What to do - List each line holding the string "parts".

# start of Record excerpts

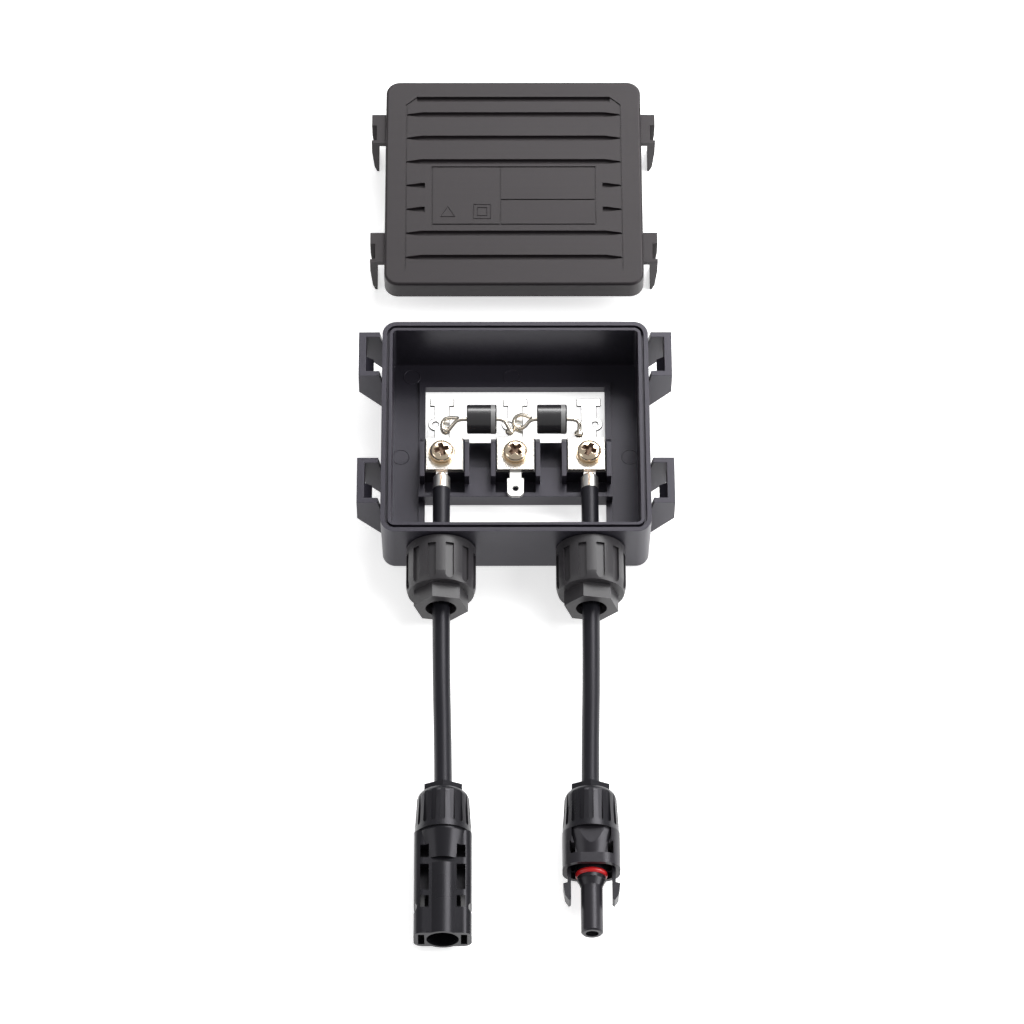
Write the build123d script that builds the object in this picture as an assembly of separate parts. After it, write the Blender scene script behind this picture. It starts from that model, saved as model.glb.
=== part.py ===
"""Photovoltaic junction box with its cover off, its terminals and two short leads.

The box base stands on the plane Z = 0 with its centre on the origin. X is its width and the
cable glands point to -Y. The cover lies behind the base on its four hooks, turned half round,
and each lead ends in its own connector lying on the same plane.
"""
import math
import os

from build123d import *

# Base box
BASE_WIDTH = 93.0
BASE_DEPTH = 84.6
BASE_HEIGHT = 25.7
CORNER_RADIUS = 5.0
WALL = 3.6
FLOOR = 2.5
DRAFT_ANGLE = 0.9
BOTTOM_ROUND = 0.9
RIM_LIP = 1.6
RIM_GROOVE = 0.9
RIM_GROOVE_DEPTH = 1.8

# Opening in the floor, through which the panel's ribbons come up
OPENING_WIDTH = 63.2
OPENING_BACK = 29.0
OPENING_FRONT = -30.0
OPENING_LIP = 2.2
OPENING_LIP_HEIGHT = 1.0

# Latch loops on the base and hooks on the cover
LATCH_SPACING = 51.2
LOOP_SHIFT = 5.0
LOOP_LENGTH = 18.0
LOOP_REACH = 8.3
LOOP_TOP = 23.2
LOOP_BAR = 2.6
LOOP_BAR_HEIGHT = 10.7
LOOP_PLATE = 2.0
LOOP_PLATE_HEIGHT = 21.4
LOOP_RELIEF = 1.0
LOOP_RELIEF_HEIGHT = 5.6
CATCH_REACH = 2.6
CATCH_WIDTH = 6.0
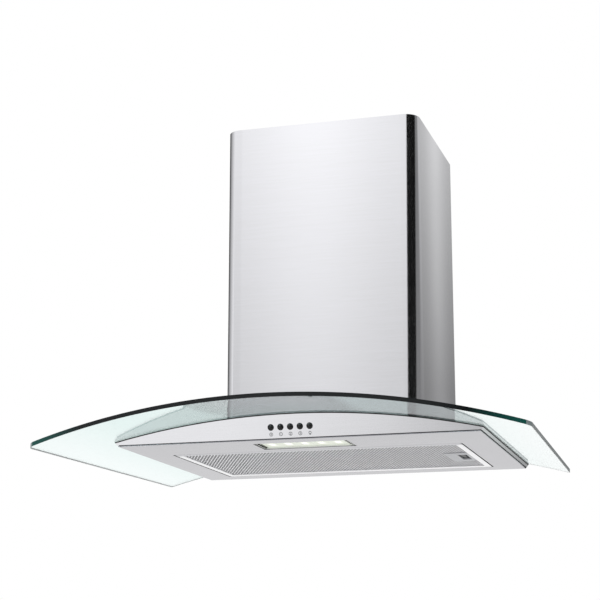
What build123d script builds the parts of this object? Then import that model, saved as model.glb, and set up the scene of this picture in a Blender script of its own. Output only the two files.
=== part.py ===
from build123d import *
import math
import os

# Curved glass range hood, nominal 60 cm, hung on a wall over a hob. All sizes are in millimetres.
# X runs from left to right as the cook sees it, -Y points at the cook and +Z is up. The origin lies on the
# wall plane, on the centre line, level with the underside of the steel body.

# Sheet metal and fits
sheet = 1.0                    # body, chimney covers and blower box
running_fit = 0.06             # radial play of a pin, shaft or stem in its bore
moving_gap = 0.4               # least space between pieces that pass each other
seat_gap = 0.3                 # space under a piece that rests on its seat
loose_fit = 0.3                # play of a piece that drops into a pocket
cut = 40.0                     # how far a cutter runs past what it cuts

# Underside panel and grease filter
filter_width = 372.0
filter_depth = 224.0
filter_height = 9.0
filter_side_margin = 40.3      # filter to the side of the underside
filter_back_gap = 33.0         # wall plane to the filter
filter_corner = 3.0
filter_lip_side = 8.0
filter_lip_end = 12.0
filter_sheet = 1.0
mesh_thickness = 0.8
core_layers = 5                # layers of finer mesh behind the outer one
core_layer_thickness = 0.4
filter_seam = 0.8              # round the filter
hinge_seam = 1.2               # the seam at the hinge end is wider, for the swing
hinge_inset = 6.5              # hinge pins from the filter's left end
hinge_height = 3.5
hinge_rim_gap = 2.6
pin_radius = 2.0
pin_length = 7.0
rim_height = 10.0

# Filter latch
latch_plate_width = 30.6
latch_plate_depth = 75.0
latch_plate_sheet = 0.8
latch_plate_inset = 8.4        # from the filter's right end
latch_offset = 11.5            # behind the middle of the filter
latch_case_width = 26.8
latch_case_depth = 53.0
latch_case_wall = 1.3
latch_window_width = 11.6
latch_window_depth = 45.0
latch_window_inset = 12.4      # from the filter's right end
slider_width = 5.6
slider_depth = 41.0
slider_height = 3.6
slider_inset = 22.8            # from the filter's right end to the slider's left face
tongue_width = 13.0
tongue_height = 1.8
tongue_reach = 0.5             # out of the filter's right end
spring_radius = 1.5
spring_wire = 0.25
spring_turns = 8

# Lamp
lamp_width = 119.0
lamp_depth = 49.6
lamp_gap = 15.2                # between the filter and the lamp opening
lamp_front_margin = 25.2       # lamp opening to the foot of the fascia
lamp_lip = 2.7
lamp_flange = 6.0
lamp_sheet = 1.2
lamp_wall = 1.5
lamp_height = 13.0
lamp_lip_drop = 0.7            # the lip reaches down to this far above the underside
lens_thickness = 2.0
rib_count = 6
rib_width = 2.0
rib_depth = 1.4
board_thickness = 1.6
chip_count = 5
chip_pitch = 21.0
chip_size = 5.0
chip_height = 0.8
driver_width = 62.0            # LED driver
driver_depth = 30.0
driver_height = 12.0
driver_gap = 12.0              # between the lamp and its driver

# Steel body: a shallow tray under the glass
body_side_height = 6.63        # underside to glass at the side edges
side_lean = 38.3               # degrees from upright
fascia_lean = 15.1             # degrees from upright
seal_thickness = 1.5           # space for the black seal between body and glass
seal_play = 0.15               # at each face of a seal
seal_width = 8.0
seam_height = 0.9              # dark seam round the foot of the fascia
seam_inset = 0.6
seam_seal_width = 3.0

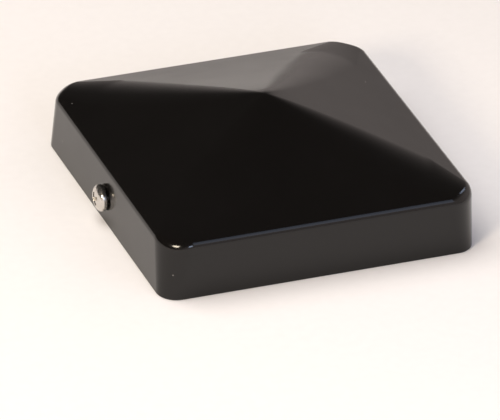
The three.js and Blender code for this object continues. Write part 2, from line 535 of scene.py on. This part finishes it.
CAMERA_AZIMUTH = -22.8
CAMERA_ELEVATION = 30.8
CAMERA_ROLL = math.radians(2.76)
CAMERA_DISTANCE = 51 * CAP_HALF
VIEW_WIDTH = 2.991 * CAP_HALF  # how much of the cap's plane the image spans
AIM_RIGHT = -0.058 * CAP_HALF  # from the middle of the rim's plane to the middle of the image
AIM_UP = -0.0963 * CAP_HALF


def make_camera():
    """A long lens that looks down on the front left corner, rolled a little."""
    data = bpy.data.cameras.new("camera")
    data.lens = data.sensor_width * CAMERA_DISTANCE / VIEW_WIDTH
    data.clip_start = 0.1
    data.clip_end = 50
    camera = bpy.data.objects.new("camera", data)
    scene.collection.objects.link(camera)
    back = direction(CAMERA_AZIMUTH, CAMERA_ELEVATION)
    level = back.to_track_quat("Z", "Y").to_matrix()
    turned = level @ Matrix.Rotation(CAMERA_ROLL, 3, "Z")
    aim = turned @ Vector((AIM_RIGHT, AIM_UP, 0))
    camera.matrix_world = Matrix.Translation(aim + back * CAMERA_DISTANCE) @ turned.to_4x4()
    scene.camera = camera


FLOOR_HALF = 6.0


def make_floor():
    """The pale floor that the rim stands on."""
    floor = bpy.data.objects.new("floor", bpy.data.meshes.new("floor"))
    half = FLOOR_HALF
    corners = [(-half, -half, 0), (half, -half, 0), (half, half, 0), (-half, half, 0)]
    floor.data.from_pydata(corners, [], [(0, 1, 2, 3)])
    floor.data.materials.append(pale_floor())
    scene.collection.objects.link(floor)


WALL = (0.74, 0.648, 0.614)
CEILING = (0.063, 0.059, 0.056)
CEILING_SIDE = (-0.5, 0.273, 1)  # the way from the wall to the ceiling
WALL_END = -0.06  # how far that way the wall starts to fade
CEILING_START = 0.475  # and where the fade ends


def make_world():
    """Pale walls whose bright part ends along a tilted edge, with a dark ceiling above it."""
    world = bpy.data.worlds.new("studio")
    world.use_nodes = True
    tree = world.node_tree
    place = tree.nodes.new("ShaderNodeTexCoord").outputs["Generated"]
    rise = tree.nodes.new("ShaderNodeVectorMath")
    rise.operation = "DOT_PRODUCT"
    rise.inputs[1].default_value = Vector(CEILING_SIDE).normalized()
    tree.links.new(place, rise.inputs[0])
    fade = tree.nodes.new("ShaderNodeMapRange")
    fade.interpolation_type = "SMOOTHSTEP"
    fade.inputs["From Min"].default_value = WALL_END
    fade.inputs["From Max"].default_value = CEILING_START
    tree.links.new(rise.outputs["Value"], fade.inputs["Value"])
    colour = add_mix(tree, fade.outputs["Result"], WALL, CEILING)
    tree.links.new(colour, tree.nodes["Background"].inputs["Color"])
    scene.world = world


def add_light(name, place, size, radiance, colour, in_gloss=True):
    """A square lamp that faces the cap, placed by azimuth, elevation (degrees) and distance (metres)."""
    azimuth, elevation, distance = place
    data = bpy.data.lights.new(name, "AREA")
    data.shape = "SQUARE"
    data.size = size
    data.energy = radiance * pi * size ** 2
    data.color = colour
    lamp = bpy.data.objects.new(name, data)
    back = direction(azimuth, elevation)
    turned = back.to_track_quat("Z", "Y").to_matrix().to_4x4()
    lamp.matrix_world = Matrix.Translation(back * distance) @ turned
    lamp.visible_glossy = in_gloss
    lamp.visible_camera = False
    scene.collection.objects.link(lamp)


PALE = (1.0, 0.97, 0.95)
WARM = (1.0, 0.87, 0.69)
COOL = (0.62, 0.74, 1.0)


def make_lights():
    """A big panel for the floor, a warm lamp beside the camera and three cool windows for the glints."""
    add_light("panel", (-115, 66, 1.5), 1.4, 3.4, PALE, in_gloss=False)
    add_light("lamp", (-54, 28, 1.0), 0.22, 34, WARM)
    add_light("near window", (-3, 22, 0.8), 0.2, 9, COOL)
    add_light("high window", (25, 40, 0.4), 0.2, 1.3, COOL)
    add_light("side window", (117, 35, 0.8), 0.1, 4, COOL)


make_camera()
make_shell(powder_coat())
make_screw("screw_left", "left_screw", -1, stainless("stainless left"))
make_screw("screw_right", "right_screw", 1, stainless("stainless right"))
make_floor()
make_world()
make_lights()

scene.view_settings.view_transform = "Standard"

# end of Record excerpts

Response to the exercise -
Write the build123d script that builds the object in this picture as an assembly of separate parts. After it, write the Blender scene script behind this picture. It starts from that model, saved as model.glb.
What build123d script builds the parts of this object? Then import that model, saved as model.glb, and set up the scene of this picture in a Blender script of its own. Output only the two files.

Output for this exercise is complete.